Each line that includes "bodies" counts once; give the total and nothing besides.

*Supplied data*:
----
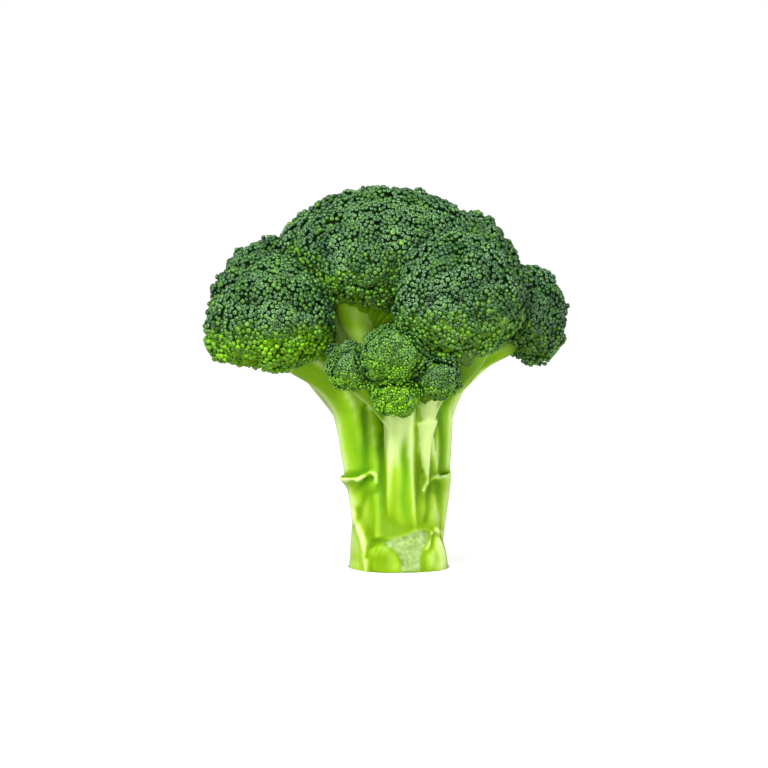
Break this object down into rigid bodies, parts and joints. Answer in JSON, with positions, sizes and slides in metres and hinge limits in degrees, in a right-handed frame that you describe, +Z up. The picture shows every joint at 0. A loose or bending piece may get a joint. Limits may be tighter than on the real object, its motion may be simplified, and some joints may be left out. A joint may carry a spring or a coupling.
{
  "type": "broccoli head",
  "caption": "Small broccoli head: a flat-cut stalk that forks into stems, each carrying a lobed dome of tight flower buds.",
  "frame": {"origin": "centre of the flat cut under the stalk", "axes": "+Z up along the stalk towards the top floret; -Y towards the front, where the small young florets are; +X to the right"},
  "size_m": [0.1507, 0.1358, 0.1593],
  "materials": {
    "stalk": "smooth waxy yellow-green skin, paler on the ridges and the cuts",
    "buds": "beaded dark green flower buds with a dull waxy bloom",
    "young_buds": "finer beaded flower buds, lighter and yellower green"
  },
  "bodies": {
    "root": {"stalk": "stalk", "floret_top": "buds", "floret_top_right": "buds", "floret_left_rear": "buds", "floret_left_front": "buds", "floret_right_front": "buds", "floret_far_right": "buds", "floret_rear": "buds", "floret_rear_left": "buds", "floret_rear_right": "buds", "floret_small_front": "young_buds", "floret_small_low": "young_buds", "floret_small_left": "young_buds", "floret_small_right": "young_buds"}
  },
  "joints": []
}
----
*Output*: 2